[I18n-sig] Re: [Python-Dev] Pre-PEP: Python Character Model
Martin v. Loewis
Wed, 7 Feb 2001 08:32:53 +0100
> > Then, people who put KOI8-R into their Python source code will
> > complain why the strings come out incorrectly, even though they set
> > their language to Russion, and even though it worked that way in
> > earlier Python versions.
> I don't follow.
> If I have:
> XXX is a series of non-ASCII bytes. Those are mapped into Unicode
> characters with the same ordinals. Now you write them to a file. You
> presumably do not specify an encoding on the file write operation. So
> the characters get mapped back to bytes with the same ordinals. It all
> behaves as it did in Python 1.0 ...
They don't write them to a file. Instead, they print them in the IDLE
terminal, or display them in a Tk or PythonWin window. Both support
arbitrary many characters, and will treat the bytes as characters
originating from Latin-1 (according to their ordinals).
Or, they pass them as attributes in a DOM method, which, on
write-back, will encode every string as UTF-8 (as that is the default
encoding of XML). Then the characters will get changed, when they
> You can only introduce characters greater than 256 into strings
> explicitly and presumably legacy code does not do that because there
> was no way to do that!
Legacy code will pass them to applications that know to operate with
the full Unicode character set, e.g. by applying encodings where
necessary, or selecting proper fonts (which might include applying
encodings). *That* is where it will break, and the library has no way
of telling whether the strings where meant as byte strings (in an
unspecified character set), or as Unicode character strings.
> It isn't the appropriate time to create such a core code patch.

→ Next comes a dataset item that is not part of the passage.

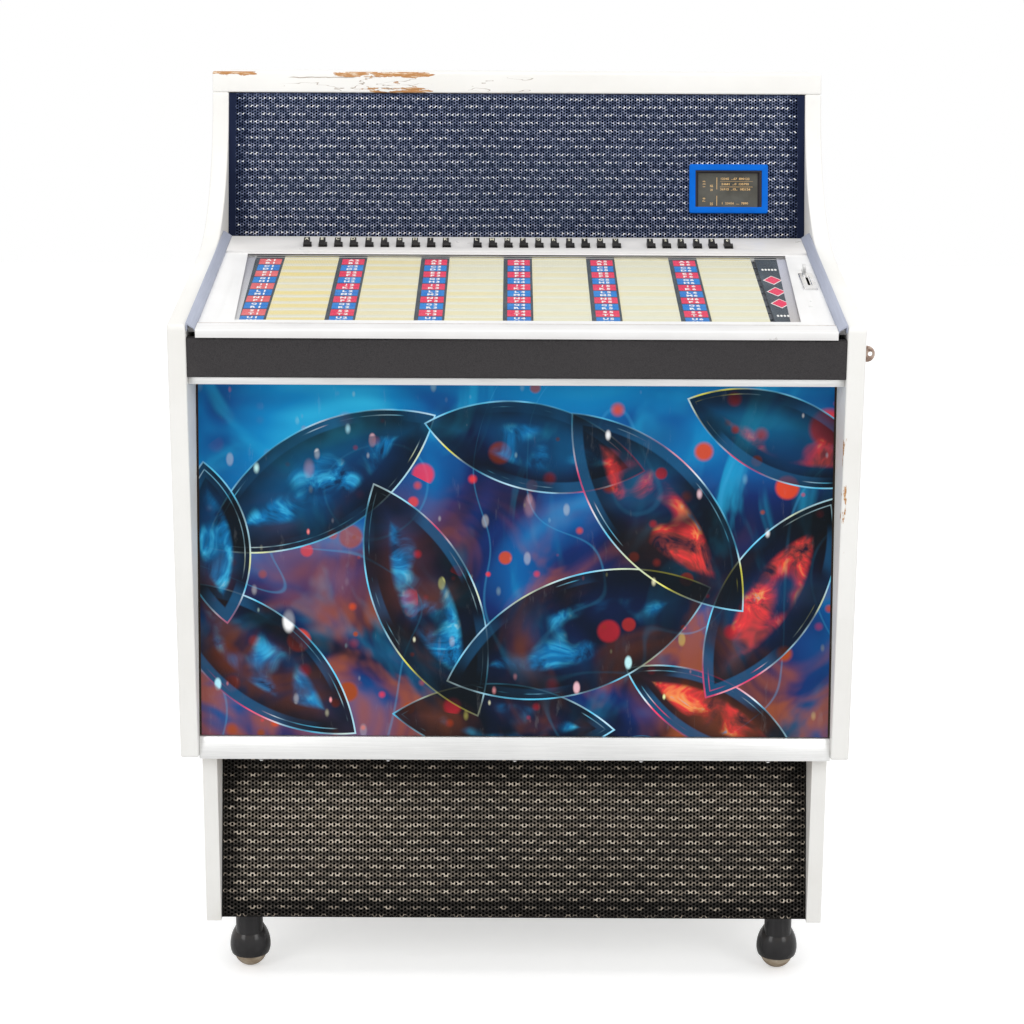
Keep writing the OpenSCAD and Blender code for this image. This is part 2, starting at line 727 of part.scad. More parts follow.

I'm
> trying to figure out our direction so that we can figure out what can be
> done in the short term. The only two things I can think of are merge
> chr/unichr (easy) and provide encoding-smart alternatives to open() and
> read() (also easy). The encoding-smart alternatives should also be
> documented as preferred replacements as soon as possible.
I'm not sure they are preferred. They are if you know the encoding of
your data sources. If you don't, you better be safe than sorry.